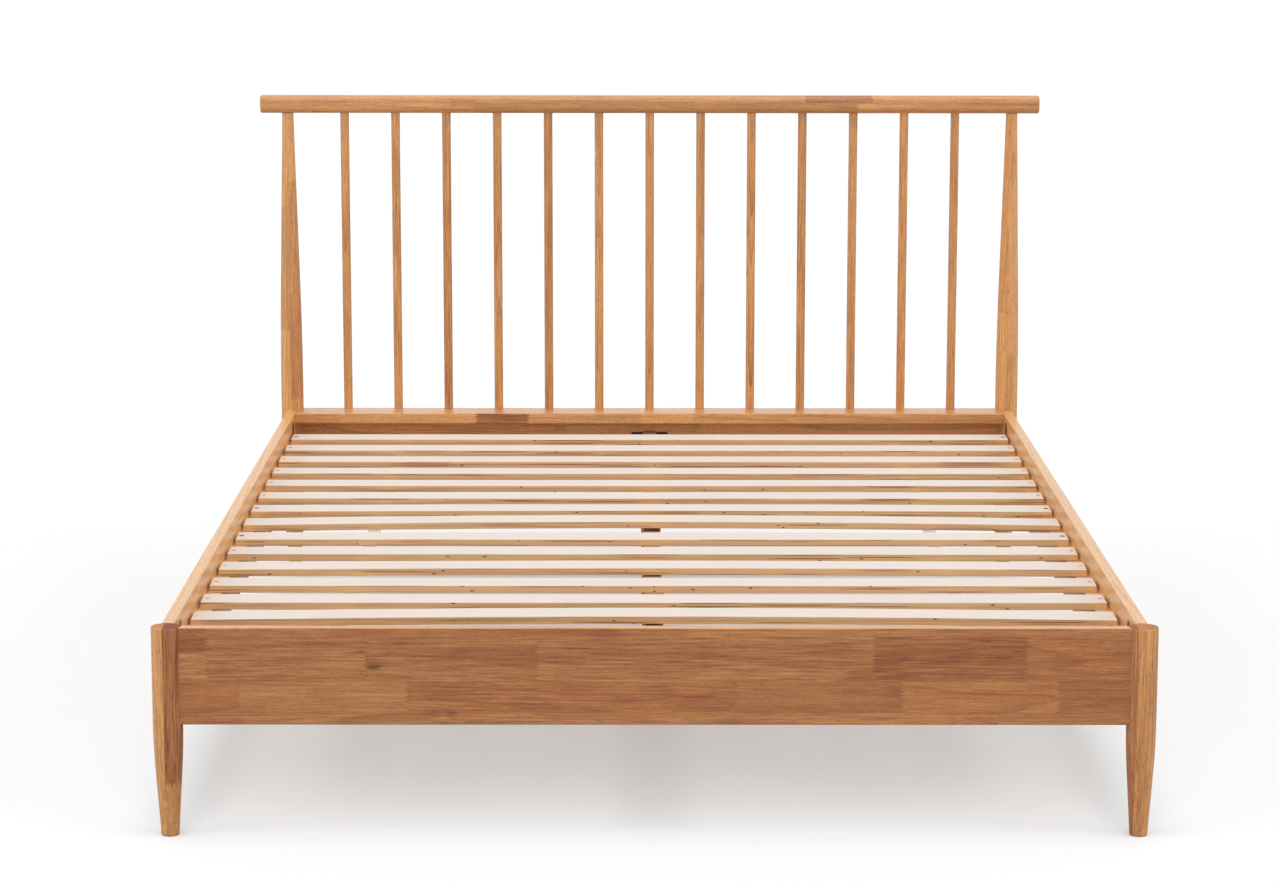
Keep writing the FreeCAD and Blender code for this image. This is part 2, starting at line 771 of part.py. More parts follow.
# ---- Levelling glides -----------------------------------------------------------------------
def glide_insert(y):
    """The threaded sleeve in a centre leg's foot, with a flange against the wood."""
    flange_bottom = centre_leg_bottom - insert_flange_thickness
    bore = glide_stud_diameter / 2 + thread_gap
    flange = Part.makeCylinder(insert_flange_diameter / 2, insert_flange_thickness, Vector(0, y, flange_bottom))
    sleeve = Part.makeCylinder(insert_diameter / 2, insert_length, Vector(0, y, centre_leg_bottom))
    reach = insert_length + insert_flange_thickness
    return flange.fuse(sleeve).cut(Part.makeCylinder(bore, reach, Vector(0, y, flange_bottom)))


def glide_stud(y):
    """The stud of a glide: a spigot in the pad, a collar for the spanner and a threaded shank."""
    spigot_bottom = glide_pad_height - glide_spigot_length
    top = centre_leg_bottom + glide_stud_grip
    collar = hexagon(glide_collar_flats, glide_collar_height, 0)
    collar.translate(Vector(0, y, glide_pad_height))
    spigot = Part.makeCylinder(glide_spigot_diameter / 2, glide_spigot_length, Vector(0, y, spigot_bottom))
    shank = chamfered_rod(glide_stud_diameter, top - glide_collar_top, bolt_chamfer)
    shank.translate(Vector(0, y, glide_collar_top))
    neck = Part.makeCylinder(glide_stud_diameter / 2, bolt_chamfer, Vector(0, y, glide_collar_top))
    return collar.fuse([spigot, shank, neck]).removeSplitter()


def glide_pad(y):
    """The round pad that stands on the floor."""
    pad = Part.makeCylinder(glide_pad_diameter / 2, glide_pad_height, Vector(0, y, 0))
    rims = [edge for edge in pad.Edges if edge.Length > glide_pad_diameter]
    pad = pad.makeChamfer(glide_pad_ease, rims)
    socket_bottom = glide_pad_height - glide_spigot_length - joint_gap
    radius = glide_spigot_diameter / 2 + joint_gap
    return pad.cut(Part.makeCylinder(radius, glide_pad_height, Vector(0, y, socket_bottom)))


# ---- Groups of fasteners --------------------------------------------------------------------
def hanger_bolts():
    bolts = [corner_bolt(side, end, z) for _, side in SIDES for _, end in ENDS for z in bolt_heights]
    return bolts + [centre_leg_bolt(y) for _, y in centre_leg_places]


def bolt_washer(side, end, z):
    """A plate washer on the pocket's wall."""
    near, far = sorted((end * pocket_wall_y, end * (pocket_wall_y - washer_thickness)))
    x = side * leg_axis_x
    half = washer_width / 2
    plate = block(x - half, x + half, near, far, z - washer_height / 2, z + washer_height / 2)
    radius = bolt_diameter / 2 + washer_slack
    return plate.cut(Part.makeCylinder(radius, washer_thickness, Vector(x, near, z), BACK))


def bolt_nut(side, end, z):
    """A nut against its washer, with its flats square to the rail's face."""
    nut = hexagon(nut_flats, nut_height, bolt_diameter / 2 + thread_gap)
    place = Vector(side * leg_axis_x, end * (pocket_wall_y - washer_thickness), z)
    return pointed(nut, place, BACK * -end)


def slat_screws():
    screw = countersunk_screw(slat_screw_length, slat_screw_diameter, slat_screw_head)
    places = [slat_screw_place(side, number) for number in screwed_slats for _, side in SIDES]
    return [pointed(screw, place, DOWN) for place in places]


def bracket_screws():
    screw = pan_screw(bracket_screw_length, bracket_screw_diameter, bracket_screw_head, bracket_screw_head_height)
    return [pointed(screw, place, BACK * end) for _, end in ENDS for place in bracket_screw_places(end)]


def save_all():
    """Write every node of the bed."""
    os.makedirs("parts", exist_ok=True)
    for name, side in SIDES:
        save("front_leg_" + name, front_leg(side))
        save("rear_post_" + name, rear_post(side))
        save("side_rail_" + name, side_rail(side))
        save("slat_ledger_" + name, slat_ledger(side))
        save("slat_webbing_" + name, slat_webbing(side))
    save("footboard_panel", footboard())
    save("head_board", head_board())
    save("head_ledge_rail", head_ledge())
    save("crest_rail", crest_rail())
    for index, x in enumerate(spindle_places(), start=1):
        save("spindle_%02d" % index, spindle(x))
    numbers = range(1, slat_count + 1)
    for number in numbers:
        save("slat_%02d" % number, slat(number))
    save("centre_beam", centre_beam())
    for name, end in ENDS:
        save("beam_bracket_" + name, beam_bracket(end))
    for name, y in centre_leg_places:
        save("centre_leg_" + name, centre_leg(y))
        save("glide_stud_" + name, glide_stud(y))
        save("glide_pad_" + name, glide_pad(y))
    save("glide_inserts", [glide_insert(y) for _, y in centre_leg_places])
    corners = [(side, end) for _, side in SIDES for _, end in ENDS]
    save("hanger_bolts", hanger_bolts())
    save("bolt_washers", [bolt_washer(side, end, z) for side, end in corners for z in bolt_heights])
    save("bolt_nuts", [bolt_nut(side, end, z) for side, end in corners for z in bolt_heights])
    save("locating_dowels", [corner_dowel(side, end) for side, end in corners] + ledge_dowels())
    save("slat_screws", slat_screws())
    stapled = [(number, side) for number in numbers if number not in screwed_slats for _, side in SIDES]
    save("slat_staples", [slat_staple_holes(number, side) for number, side in stapled])
    save("webbing_staples", [webbing_staple(number, side) for number in numbers for _, side in SIDES])
    save("ledger_screws", [ledger_screw(side, y) for _, side in SIDES for y in ledger_screw_rows()])
    save("bracket_screws", bracket_screws())


save_all()
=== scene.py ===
# %% [markdown]
# # Dressing a spindle bed
#
# The bed is a frame of pale, oiled hardwood: turned legs, plank rails, a headboard of thirteen
# round spindles under a rounded crest rail, and fourteen softwood slats. The shapes come from
# the frame. What this lesson adds is the finish of every surface, and the few pieces whose real
# form is finer than a plain solid: woven straps, bent wire staples and threaded steel.

# %% Open the frame
import bmesh
import bpy
import math

from mathutils import Matrix, Vector


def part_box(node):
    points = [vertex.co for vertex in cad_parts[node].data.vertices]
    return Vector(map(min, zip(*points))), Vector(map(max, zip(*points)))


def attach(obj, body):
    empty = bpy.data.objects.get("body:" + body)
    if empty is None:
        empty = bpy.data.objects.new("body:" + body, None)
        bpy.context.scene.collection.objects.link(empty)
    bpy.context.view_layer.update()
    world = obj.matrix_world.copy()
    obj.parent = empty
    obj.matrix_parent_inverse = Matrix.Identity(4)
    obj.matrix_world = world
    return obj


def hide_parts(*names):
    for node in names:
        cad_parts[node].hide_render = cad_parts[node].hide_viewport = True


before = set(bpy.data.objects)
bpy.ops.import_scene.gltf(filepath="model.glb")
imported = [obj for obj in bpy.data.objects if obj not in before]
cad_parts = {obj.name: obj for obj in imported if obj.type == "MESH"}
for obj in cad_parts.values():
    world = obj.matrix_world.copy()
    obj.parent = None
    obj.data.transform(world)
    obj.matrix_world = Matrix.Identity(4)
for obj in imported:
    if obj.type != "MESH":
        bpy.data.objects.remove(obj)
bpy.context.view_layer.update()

# %% [markdown]
# ## Where the picture was taken from
#
# The photograph looks at the foot of the bed from about five and a half metres, from standing
# height, with a long lens. A camera can be placed by eye, but a product picture is mostly
# straight edges, so a few degrees show at once. Here the place, the three small angles and the
# focal length are written as they were solved from the edges of the bed itself.

# %% Camera
camera_place = Vector((-0.03303, -6.53065, 1.61618))
camera_pitch = 0.175010
camera_yaw = -0.0014871
camera_roll = 0.00085674
focal_in_pixels = 3495.01
picture_width = 1279
film_width = 36.0

forward = Vector((
    -math.sin(camera_yaw) * math.cos(camera_pitch),
    math.cos(camera_yaw) * math.cos(camera_pitch),
    -math.sin(camera_pitch),
))
level_right = Vector((math.cos(camera_yaw), math.sin(camera_yaw), 0))
level_up = level_right.cross(forward)
right = math.cos(camera_roll) * level_right + math.sin(camera_roll) * level_up
up = math.cos(camera_roll) * level_up - math.sin(camera_roll) * level_right

lens = bpy.data.cameras.new("camera")
lens.sensor_width = film_width
lens.lens = focal_in_pixels * film_width / picture_width
camera = bpy.data.objects.new("camera", lens)
camera.matrix_world = Matrix.Translation(camera_place) @ Matrix((right, up, -forward)).transposed().to_4x4()
bpy.context.scene.collection.objects.link(camera)
bpy.context.scene.camera = camera
print("lens in millimetres:", round(lens.lens, 2))

# %% [markdown]
# ## Building blocks for finishes
#
# Every finish below is a small network of shader nodes. Written out link by link that gets hard
# to read, so these helpers add one node each and give back its output socket. A value that is a
# socket is linked, and any other value is simply typed into the input.

# %% Helpers for shader nodes
def plug(tree, value, socket):
    """Link a socket to an input, or type a plain value into it."""
    if isinstance(value, bpy.types.NodeSocket):
        tree.links.new(value, socket)
    else:
        socket.default_value = value


def place_node(tree, kind, inputs=None, **settings):
    """Add one node with its settings and named inputs."""
    made = tree.nodes.new("ShaderNode" + kind)
    for name, value in settings.items():
        setattr(made, name, value)
    for name, value in (inputs or {}).items():
        plug(tree, value, made.inputs[name])
    return made


def calc(tree, operation, *values):
    """One step of arithmetic on plain numbers."""
    made = place_node(tree, "Math", operation=operation)
    for value, socket in zip(values, made.inputs):
        plug(tree, value, socket)
    return made.outputs[0]


def vector_calc(tree, operation, *values):
    """One step of arithmetic on positions or directions."""
    made = place_node(tree, "VectorMath", operation=operation)
    for value, socket in zip(values, made.inputs):
        plug(tree, value, socket)
    return made.outputs[0]


def vector_calc_value(tree, operation, *values):
    """A step of vector arithmetic whose answer is one number."""
    return vector_calc(tree, operation, *values).node.outputs["Value"]


def fade(tree, value, start, end, to_low=0.0, to_high=1.0):
    """A smooth step from one level to another as a value goes from start to end."""
    made = place_node(tree, "MapRange", interpolation_type="SMOOTHSTEP")
    for name, given in (("Value", value), ("From Min", start), ("From Max", end)):
        plug(tree, given, made.inputs[name])
    plug(tree, to_low, made.inputs["To Min"])
    plug(tree, to_high, made.inputs["To Max"])
    return made.outputs["Result"]


def blend_colour(tree, factor, first, second, mode="MIX"):
    """One colour over another."""
    made = place_node(tree, "Mix", data_type="RGBA", blend_type=mode)
    plug(tree, factor, made.inputs[0])
    plug(tree, first, made.inputs[6])
    plug(tree, second, made.inputs[7])
    return made.outputs[2]


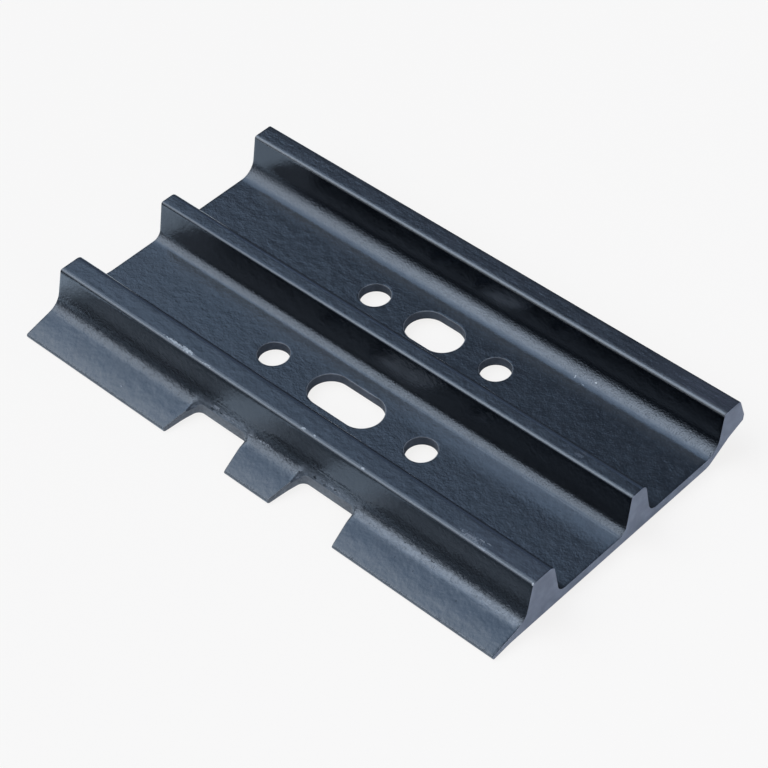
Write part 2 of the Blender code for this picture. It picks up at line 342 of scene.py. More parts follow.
def paintZones(tree, place):  # how far a point belongs to each part of the rolled section
    x, y, z = addNode(tree, "ShaderNodeSeparateXYZ", {0: place}).outputs
    facing = addNode(tree, "ShaderNodeTexCoord").outputs["Normal"]
    toFront = calc(tree, "MULTIPLY", addNode(tree, "ShaderNodeSeparateXYZ", {0: facing}).outputs["Y"], -1.0)

    def within(value, zone):
        return ramp(tree, value, *zoneRuns[zone])

    def product(first, *others):
        for other in others:
            first = calc(tree, "MULTIPLY", first, other)
        return first

    turning = product(within(toFront, "turn away from top"), within(toFront, "turn short of front"))
    low, high = within(z, "fillet z"), within(z, "crest z")
    band = tail = 0.0
    # painted highlight bands along the crests' leading edges
    for start, full, end, leftShare in crestEdges:
        strip = product(ramp(tree, y, start - crestLead, start), ramp(tree, y, start + end, start + full))
        band = calc(tree, "MAXIMUM", product(strip, ramp(tree, x, *leftRun, leftShare, 1.0), high), band)
    # painted sheen on the crests' rear rims
    for middle in crestTails:
        away = calc(tree, "ABSOLUTE", calc(tree, "SUBTRACT", y, middle))
        tail = calc(tree, "MAXIMUM", product(ramp(tree, away, *crestTailReach), high), tail)
    # painted sheen on the fillets, strongest on the front one towards the right
    filletSheen = product(within(y, "front sheen y"), within(y, "front sheen end y"), within(x, "front sheen x"))
    for start, end, amount, leftShare in sheenedFillets:
        strip = product(ramp(tree, y, *start), ramp(tree, y, *end, 0.0, amount))
        filletSheen = calc(tree, "MAXIMUM", product(strip, ramp(tree, x, *leftRun, leftShare, 1.0), low), filletSheen)
    # the painted sheen goes on across the back of each notch
    fromNotch = calc(tree, "ABSOLUTE", calc(tree, "SUBTRACT", calc(tree, "ABSOLUTE", x), notches["gap"] / 2))
    strip = product(within(fromNotch, "notch back x"), within(y, "notch back y"))
    filletSheen = calc(tree, "MAXIMUM", product(strip, within(y, "notch back end y")), filletSheen)
    # a painted shade: round this patch valley one is darker, as dust and cloud are left out there
    wires = {0: place, 1: Vector(paint["shade patch middle"])}
    offset = addNode(tree, "ShaderNodeVectorMath", wires, operation="SUBTRACT").outputs[0]
    wires = {0: offset, 1: Vector(paint["shade patch reach"])}
    share = addNode(tree, "ShaderNodeVectorMath", wires, operation="DIVIDE").outputs[0]
    away = addNode(tree, "ShaderNodeVectorMath", {0: share}, operation="LENGTH").outputs["Value"]
    shadePatch = ramp(tree, away, *paint["shade patch edge"])
    fillet, valley = product(turning, low), product(within(z, "valley z"), within(y, "valley y"))
    face = product(within(z, "face z"), calc(tree, "SUBTRACT", 1.0, high))
    return {
        "lip": within(y, "lip y"),
        "valley": valley,
        "front valley": product(valley, calc(tree, "SUBTRACT", 1.0, within(y, "rear half y"))),
        "front crest": product(high, within(y, "front crest y")),
        "rear face": product(face, within(y, "rear grouser y")),
        "right crest": product(high, within(x, "right x")),
        "fillet": fillet,
        "front fillet": product(fillet, within(y, "front fillet y")),
        "crest edge": product(turning, high),
        "crest": product(high, within(toFront, "turn of crest")),
        "rear grouser": within(y, "rear grouser y"),
        "rear half": within(y, "rear half y"),
        "sheened fillet zone": filletSheen,
        "tip": within(y, "tip y"),
        "edge highlight band": band,
        "tail sheen band": tail,
        "outsideShadePatch": calc(tree, "SUBTRACT", 1.0, shadePatch),
    }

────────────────

▶ **TO DO**
Return exactly, and only, the lines from the one containing "bpy.context.scene.collection.objects.link(empty)" down to the one containing "for node in", with both of those lines included.

▶ **REPLY**
        bpy.context.scene.collection.objects.link(empty)
    bpy.context.view_layer.update()
    world = obj.matrix_world.copy()
    obj.parent = empty
    obj.matrix_parent_inverse = Matrix.Identity(4)
    obj.matrix_world = world
    return obj


def hide_parts(*names):
    for node in names:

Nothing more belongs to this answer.